Nota do AFRO sobre a nomeação do presidente da Fundação Palmares

Nós, pesquisadores e professores do AFRO/Cebrap, vimos com espanto e indignação a nomeação de Sérgio Camargo para o cargo de presidente da Fundação Palmares. Como divulgado nos meios de comunicação nacionais, Sérgio Camargo não apresenta competência técnica nem conhecimento teórico e histórico do próprio órgão para o qual foi designado representante maior, tampouco representa os grupos e as organizações civis antirracistas que construíram esse espaço político ao longo das últimas décadas. Ademais, os discursos e as opiniões do atual presidente são radicalmente opostos à missão institucional da Fundação Cultural Palmares.

Criada pela Lei Federal nº 7.668, de 22 de agosto de 1988, a Fundação Cultural Palmares (FCP) foi o primeiro organismo do executivo federal a dedicar-se às demandas do movimento negro que reemergiu na cena pública brasileira no contexto das lutas contra a ditadura militar e em defesa democratização do Brasil. Sediada no então Ministério da Cultura, a referida fundação é fruto dessa mobilização política e cultural dos negros brasileiros, que no contexto do centenário da Abolição lutaram para que o símbolo da resistência à escravidão, o quilombo dos Palmares, fosse reconhecido no espaço de interação entre a sociedade civil e o Governo Federal. Desde então, pela presidência da Fundação Palmares passaram eminentes intelectuais e artistas negros, a exemplo de Joel Rufino, Dulce Pereira, Carlos Moura, Zulu Araújo, Hilton Cobra, Ubiratan Castro Araújo dentre outros. Das iniciativas da FCP, muitas delas dizem respeito ao combate ao racismo por meio da disseminação de informações históricas, de produções artísticas voltados para a valorização da história e cultura da população afro-brasileira.

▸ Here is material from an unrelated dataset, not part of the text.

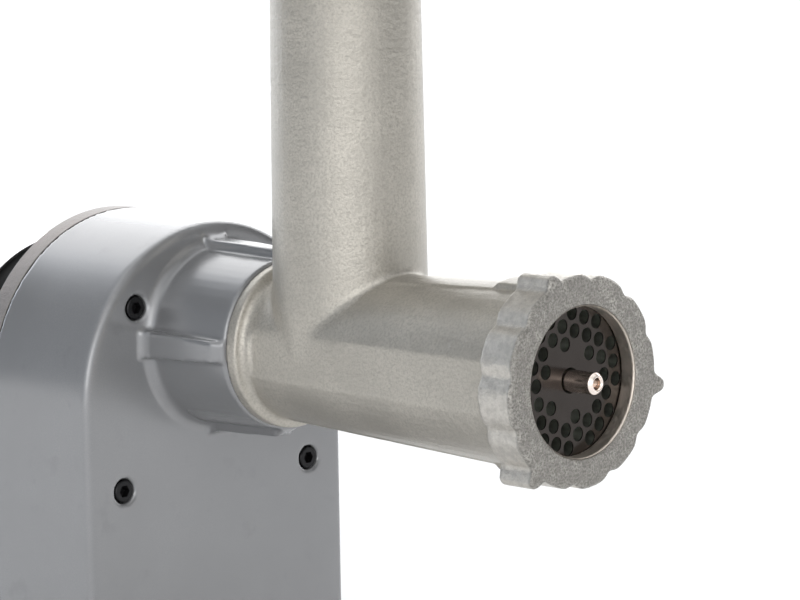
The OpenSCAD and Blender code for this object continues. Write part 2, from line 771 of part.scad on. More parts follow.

A partir de meados da década de 1990 a FCP também teve papel fundamental ao promover os primeiros estudos histórico-antropológicos para o reconhecimento de comunidades quilombolas no país. Com o Decreto presidencial 4.887 de 2003, a FCP tornou-se responsável por emitir a certificação que consiste no primeiro passo do longo processo de regularização dos seus territórios. Até ontem, constavam no site da instituição os nomes de 3.386 comunidades quilombolas certificadas pela Fundação, além de 192 certificações em análise e 38 comunidades esperando a visita técnica do órgão. Infelizmente, ao final do mesmo dia em que foi anunciada a nomeação de Sérgio Camargo, o site da Fundação já não estava mais disponível, o que traz vivo temor sobre a segurança da grande massa de documentação acumulada pela instituição.

Por ser uma instituição histórica, de referência no combate ao racismo no Brasil e por desempenhar funções fundamentais para as populações negras, de terreiro e quilombolas, espera-se que o Presidente da Fundação Palmares possa ter, no mínimo, qualificações e conhecimento técnico e histórico do cargo que ocupa. Esse não é o caso do recém-nomeado Sérgio Camargo. Por esses motivos, este cargo não pode ser ocupado por alguém que recuse a agenda e que negue a importância da missão que dá nome à Fundação.